The ANC's Provincial Secretary, Sihle Zikalala, responded by saying, "We regard (Buthelezi) as a senior statesman and we remain committed to the process of reconciliation with the IFP." But, in the same statement, he says, "(Buthelezi) has become irrelevant?" and the IFP must "just shut up". He calls my warnings of corruption "laughable".

But the most telling line in the ANC's statement is this: "We believe that the era of the existence of the IFP is fast coming to an end." This echoes Nelson Mandela's admission in 2002 that the ANC has used every ammunition to destroy me. "We cannot ignore him," Mandela warned.

In February last year I spoke in the National Assembly during the State of the Nation Debate and read what were purportedly minutes of an ANC meeting, which spelled out the ANC's support for Mrs kaMagwaza-Msibi. In part, I read, "Members of the ANC throughout the province need to be alert and aware that our rivals Inkatha Freedom Party has a history of defeating the odds and win back their ravaged
areas. Therefore, the ANC President is calling on all comrades to be cautious not to take their road mobilization and recruitment lightly especially within Inkatha strong holds.
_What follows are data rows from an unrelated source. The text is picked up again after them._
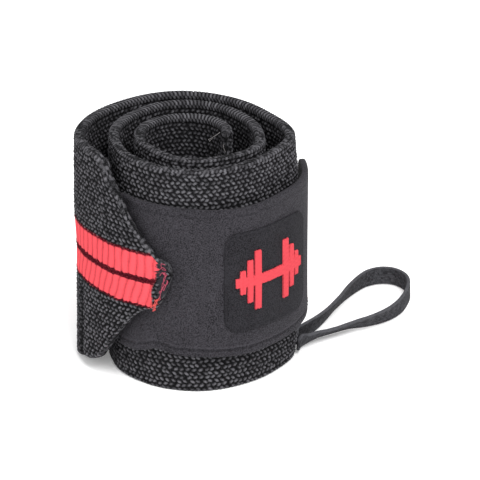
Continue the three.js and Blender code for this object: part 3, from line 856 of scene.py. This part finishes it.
def smooth_path(points, leans, count):
    """A centripetal curve through the points, evenly resampled, with the leans carried along it: between
    two points it is the cubic whose knots are spaced by the square root of the distances."""
    ends = np.concatenate([[2 * points[0] - points[1]], points, [2 * points[-1] - points[-2]]])
    knots = np.concatenate([[0], np.cumsum(np.linalg.norm(np.diff(ends, axis=0), axis=1) ** 0.5)])
    t = np.linspace(knots[1], knots[-2], 1200)
    i = np.clip(np.searchsorted(knots, t, side="right") - 1, 1, len(points) - 1)
    k = [knots[i + j][:, None] for j in (-1, 0, 1, 2)]
    p = [ends[i + j] for j in (-1, 0, 1, 2)]
    t = t[:, None]
    a = [((k[j + 1] - t) * p[j] + (t - k[j]) * p[j + 1]) / (k[j + 1] - k[j]) for j in range(3)]
    b = [((k[j + 2] - t) * a[j] + (t - k[j]) * a[j + 1]) / (k[j + 2] - k[j]) for j in range(2)]
    curve = ((k[2] - t) * b[0] + (t - k[1]) * b[1]) / (k[2] - k[1])
    length = np.concatenate([[0], np.cumsum(np.linalg.norm(np.diff(curve, axis=0), axis=1))])
    even = np.linspace(0, length[-1], count)
    path = np.stack([np.interp(even, length, curve[:, c]) for c in range(3)], 1)
    lean = np.interp(np.interp(even, length, t[:, 0]), knots[1:-1], leans)
    return path, lean, even


out_points, back_points = tucked_points(LOOP_OUT), tucked_points(LOOP_BACK)
loop_start = plan(lambda t: band_face(t) + LOOP_STAND, np.array([LOOP_TURN]))[0]
loop_points = np.concatenate([out_points, free_points(LOOP_FREE, loop_start), back_points])
loop_leans = np.concatenate([LOOP_OUT[:, 2], LOOP_FREE[:, 2], LOOP_BACK[:, 2]])
loop_path, loop_lean, loop_length = smooth_path(loop_points, loop_leans, 420)

# %% Make the thumb loop
TAPE_GRAIN = 0.75 * MM
TAPE_ROW = 0.6 * MM
TAPE_RISE = 0.1 * MM
TAPE_COLUMNS = 22
ROOT_PINCH = 0.34
ROOT_RUN = 2.2 * MM


def tape_push(length, height, depth, out, rise):
    """Small grains of a fine plain weave, with a lighter cord along both long edges."""
    row = np.floor(height / TAPE_ROW)
    grain = hump(length / TAPE_GRAIN + 0.5 * (row % 2), 2) * hump(height / TAPE_ROW, 2)
    size = per_cell(np.floor(length / TAPE_GRAIN), row + 30)
    # Apart from the edges, the crown share is a painted highlight on each grain and painted shade between
    # grains.
    return TAPE_RISE * (grain - 1), {"crown": 0.25 + 0.9 * grain * size + (np.abs(rise) > 0.2) * 0.5}


def ribbon(name, path, lean, length):
    """The flat tape carried along a path. Its wide side stands upright where the lean is 0 and tips to the
    right of the way it travels as the lean grows. A bell curve of the length draws it in at both ends."""
    ahead = np.gradient(path, axis=0)
    ahead /= np.linalg.norm(ahead, axis=1, keepdims=True)
    side = np.stack([ahead[:, 1], -ahead[:, 0], 0 * ahead[:, 0]], 1)
    side /= np.linalg.norm(side, axis=1, keepdims=True)
    upright = np.cross(side, ahead)
    tilt = np.radians(lean)[:, None]
    wide = upright * np.cos(tilt) + side * np.sin(tilt)
    out_way = side * np.cos(tilt) - upright * np.sin(tilt)
    shares = np.linspace(0, 1, TAPE_COLUMNS)
    half = LOOP_TAPE / 2 * (1 - ROOT_PINCH * bell(np.minimum(length, length[-1] - length), ROOT_RUN))
    depth, height, out, rise = section(shares, shares, 2, np.full(len(path), LOOP_THICKNESS), -half, half,
                                       LOOP_THICKNESS * 0.42)
    along = length[:, None] + 0 * depth
    pushed, values = tape_push(along, height, depth, out, rise)
    points = (path[:, None] + out_way[:, None] * (LOOP_THICKNESS / 2 - depth + pushed * out)[..., None]
              + wide[:, None] * (height + pushed * rise)[..., None]) + SHIFT
    return woven_mesh(name, points, along, height + depth, values)


thumb_loop = ribbon("thumb_loop_tape", loop_path, loop_lean, loop_length)

# %% [markdown]
# The point's flat tip is held by a bar tack: dense thread laid to and fro across the cut edge. Some of the
# band's red threads have come loose there, and a few pale ones hang at the raw end inside the roll.

# %% Make the bar tack
TACK_LENGTH = 5.2 * MM
TACK_HEIGHT = 13 * MM
TACK_PITCH = 0.5 * MM
TACK_RADIUS = 0.24 * MM
TACK_STRAY = 0.2 * MM
FOLD_MARGIN = 0.7 * MM


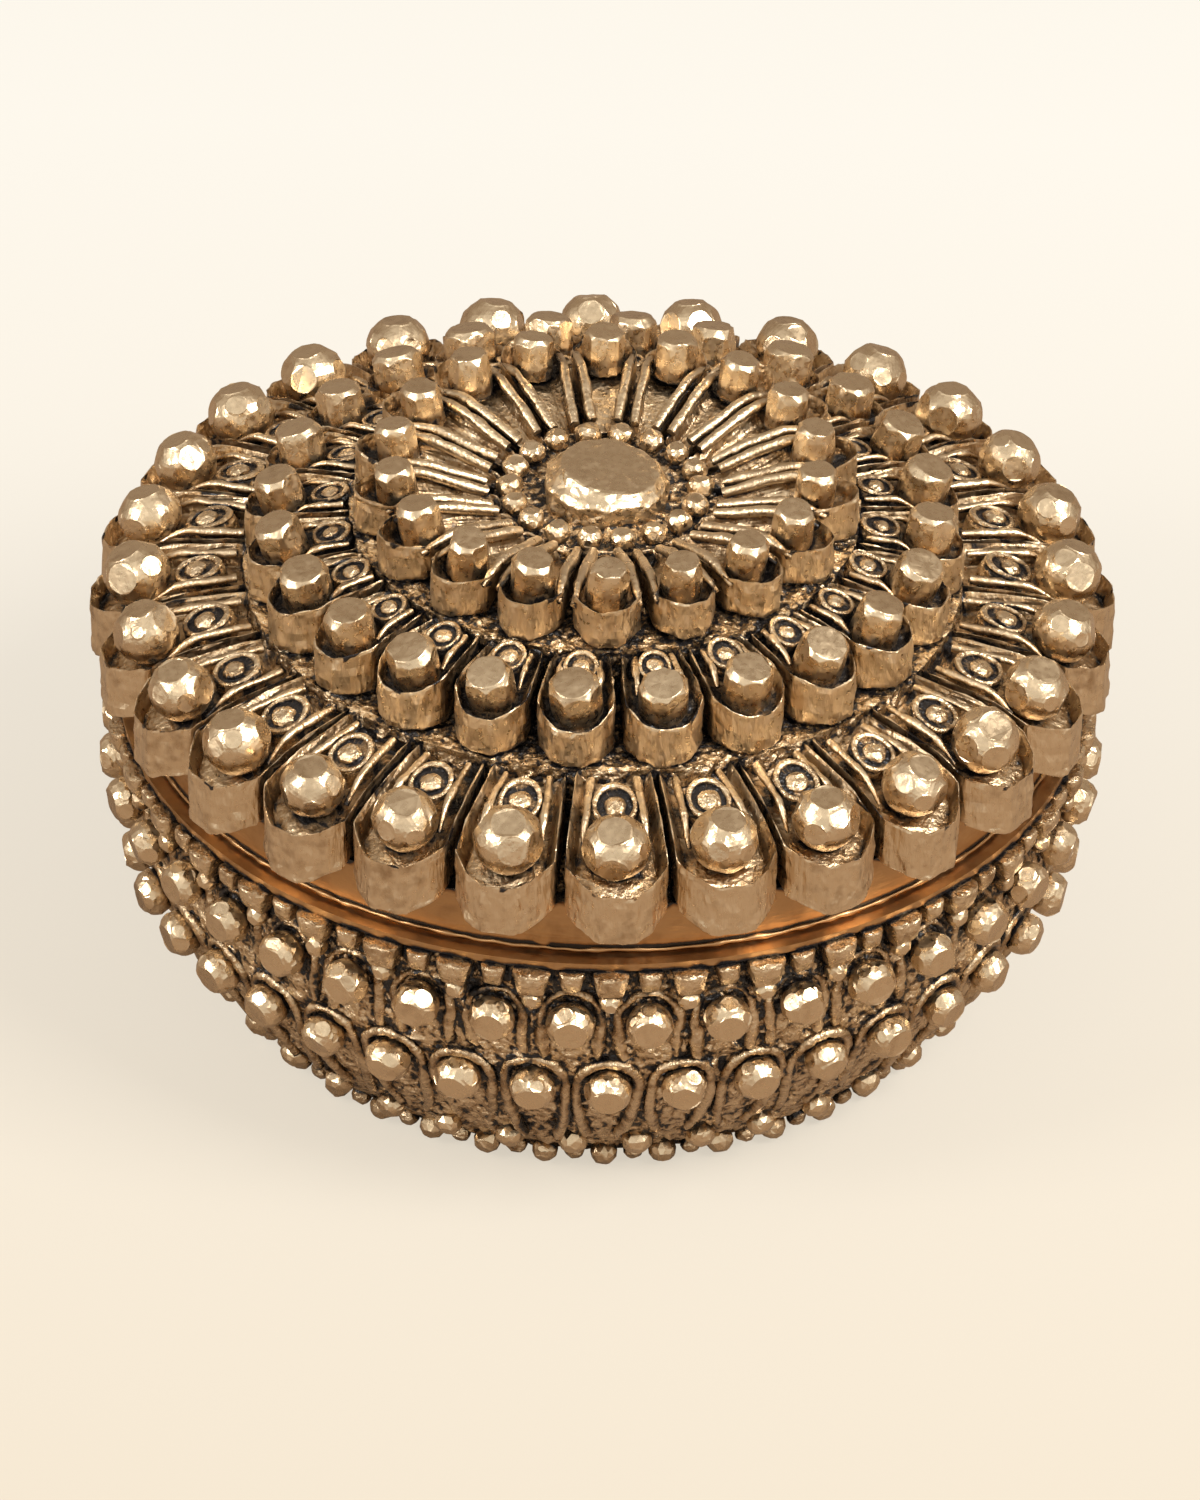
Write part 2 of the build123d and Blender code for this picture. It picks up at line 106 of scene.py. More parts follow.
def block(name: str, low: Point, high: Point) -> bpy.types.Object:
    """Starts a piece from a block between two corners.

    Args:
        name: The piece's name.
        low: The block's lowest corner, in metres.
        high: The block's highest corner, in metres.

    Returns:
        The new piece.
    """
    bpy.ops.object.select_all(action="DESELECT")
    centre = (Vector(low) + Vector(high)) / 2
    bpy.ops.mesh.primitive_cube_add(size=1.0, location=centre, scale=Vector(high) - Vector(low))
    bpy.ops.object.transform_apply(location=True, rotation=True, scale=True)
    piece = bpy.context.object
    piece.name = name
    return piece


def file_off(point: Point, normal: Point) -> None:
    """Cuts away, in edit mode, what lies in front of a plane, and closes the cut.

    Args:
        point: A point of the plane.
        normal: The plane's direction, of any length, towards what goes.
    """
    out = Vector(normal).normalized()
    bpy.ops.mesh.select_all(action="SELECT")
    bpy.ops.mesh.bisect(
        plane_co=point, plane_no=out, use_fill=True, clear_outer=True, threshold=CUT_TOLERANCE
    )


def score(point: Point, normal: Point) -> None:
    """Scores a line of edges round the piece in edit mode, where a plane meets it.

    Args:
        point: A point of the plane.
        normal: The plane's direction, of any length.
    """
    out = Vector(normal).normalized()
    bpy.ops.mesh.select_all(action="SELECT")
    bpy.ops.mesh.bisect(plane_co=point, plane_no=out, threshold=CUT_TOLERANCE)


def finish_with(piece: bpy.types.Object, kind: str, **settings: object) -> None:
    """Adds one modifier to a piece and applies it.

    Args:
        piece: The piece to change.
        kind: The modifier's type.
        **settings: The modifier's settings by name.
    """
    bpy.ops.object.select_all(action="DESELECT")
    piece.select_set(True)
    bpy.context.view_layer.objects.active = piece
    modifier = piece.modifiers.new(kind.lower(), kind)
    for name, value in settings.items():
        setattr(modifier, name, value)
    bpy.ops.object.modifier_apply(modifier=modifier.name)


def round_off(piece: bpy.types.Object, width: float, levels: int = 1) -> None:
    """Rounds every edge of a piece and subdivides what is between them.

    Args:
        piece: The piece to round.
        width: Width of the rounding, in metres.
        levels: How often the surface is subdivided.
    """
    finish_with(piece, "BEVEL", width=width, segments=1, limit_method="ANGLE", angle_limit=0.4)
    finish_with(piece, "SUBSURF", levels=levels, render_levels=levels)


def roughen(piece: bpy.types.Object, depth: float, grain: float, group: str = "") -> None:
    """Makes a piece's surface uneven, as hammer, file and years leave it.

    Args:
        piece: The piece to roughen.
        depth: How far the surface moves, in metres.
        grain: Size of the unevenness, in metres.
        group: Vertex group that it is held to, if any.
    """
    texture = bpy.data.textures.new(f"{piece.name}_unevenness", "CLOUDS")
    texture.noise_scale = grain
    texture.noise_depth = 2
    finish_with(
        piece,
        "DISPLACE",
        texture=texture,
        texture_coords="LOCAL",
        strength=depth,
        mid_level=0.5,
        vertex_group=group,
    )


def join(name: str, pieces: Sequence[bpy.types.Object]) -> bpy.types.Object:
    """Joins several objects into one piece.

    Args:
        name: The piece's name.
        pieces: The objects, of which the first takes in the rest.

    Returns:
        The joined piece.
    """
    bpy.ops.object.select_all(action="DESELECT")
    for piece in pieces:
        piece.select_set(True)
    bpy.context.view_layer.objects.active = pieces[0]
    if len(pieces) > 1:
        bpy.ops.object.join()
    pieces[0].name = name
    pieces[0].data.name = name
    return pieces[0]


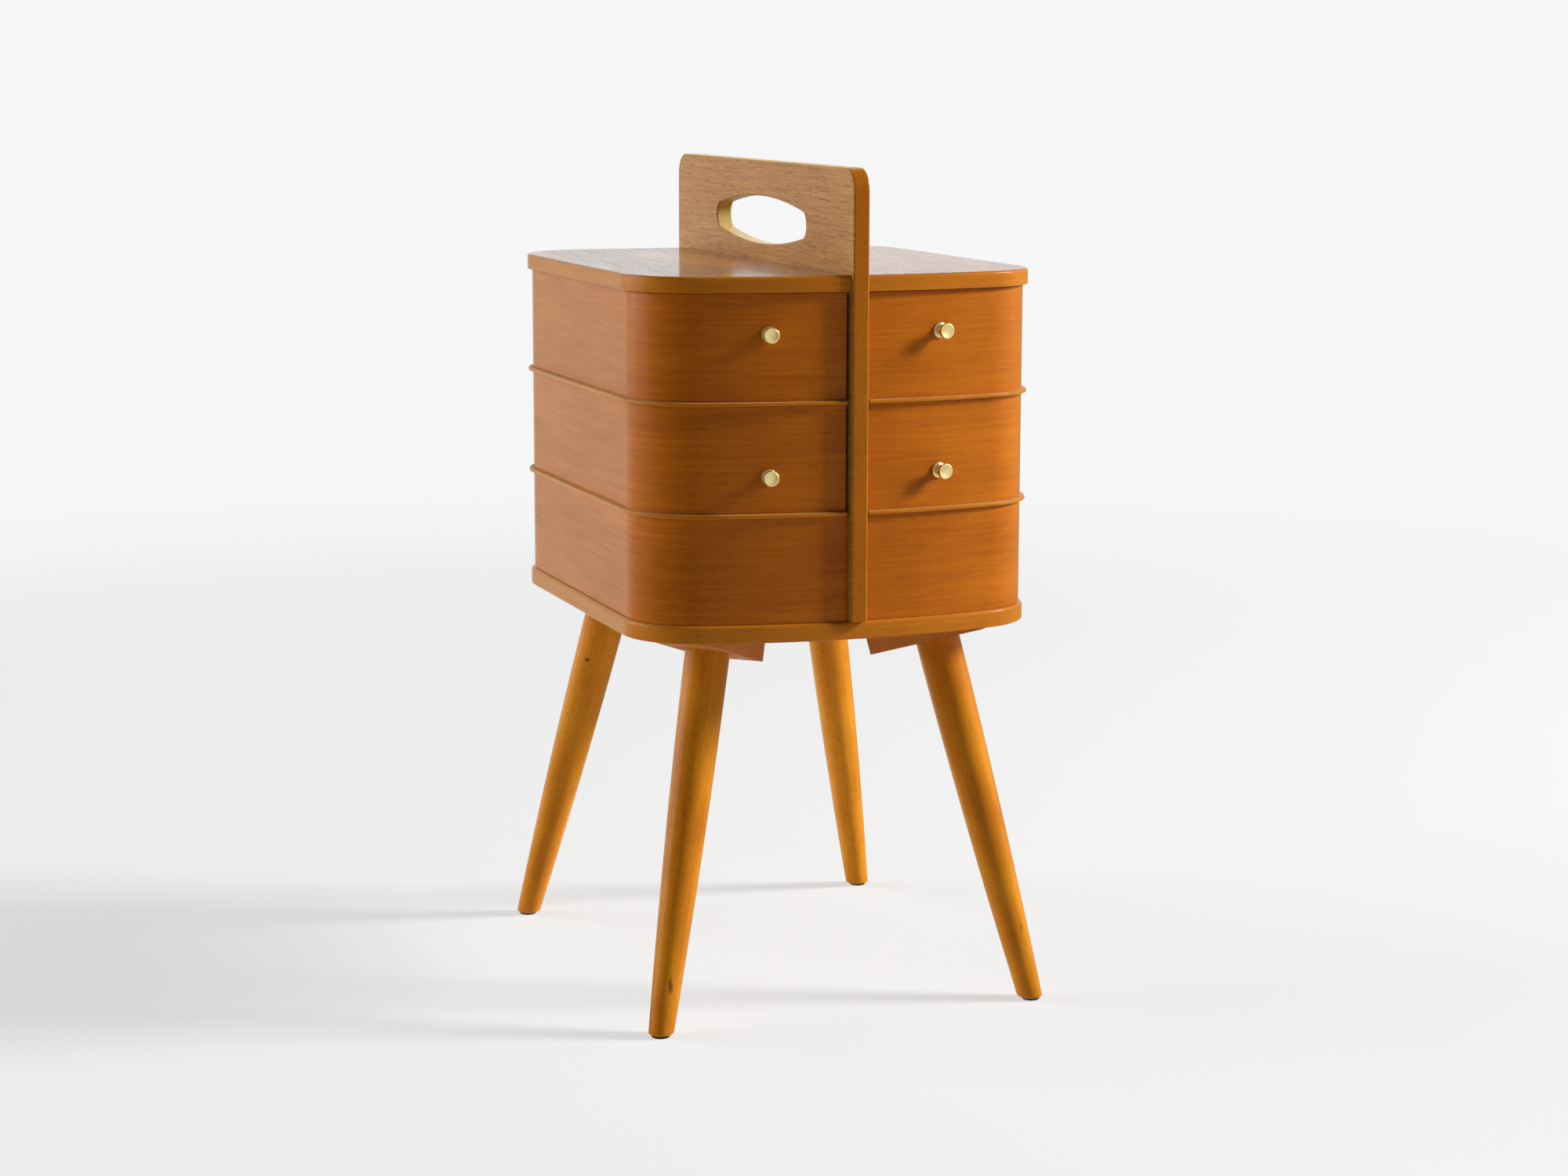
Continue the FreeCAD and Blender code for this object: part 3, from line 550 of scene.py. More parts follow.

Because Inkatha has strong strategic values?"

When the President responded in the National Assembly, he never denied or contradicted what was before us. The fact remains that the ANC is intent on destroying the IFP by removing me, and destroying me by removing my authority with amakhosi. They forget though that someone else will always rise to take up a righteous cause.

I have not yet fulfilled my personal goal of seeing amakhosi united. I will no longer pursue this as the Chairperson of the Zululand District House of Traditional Leaders. But I will forever pursue it as an inkosi, as a patriot and as a servant of my people.

The game of cricket did not end on Monday with Mark Boucher's unexpected exit. Neither will the cause of traditional leadership end with my predictable exit as chairperson of a local House.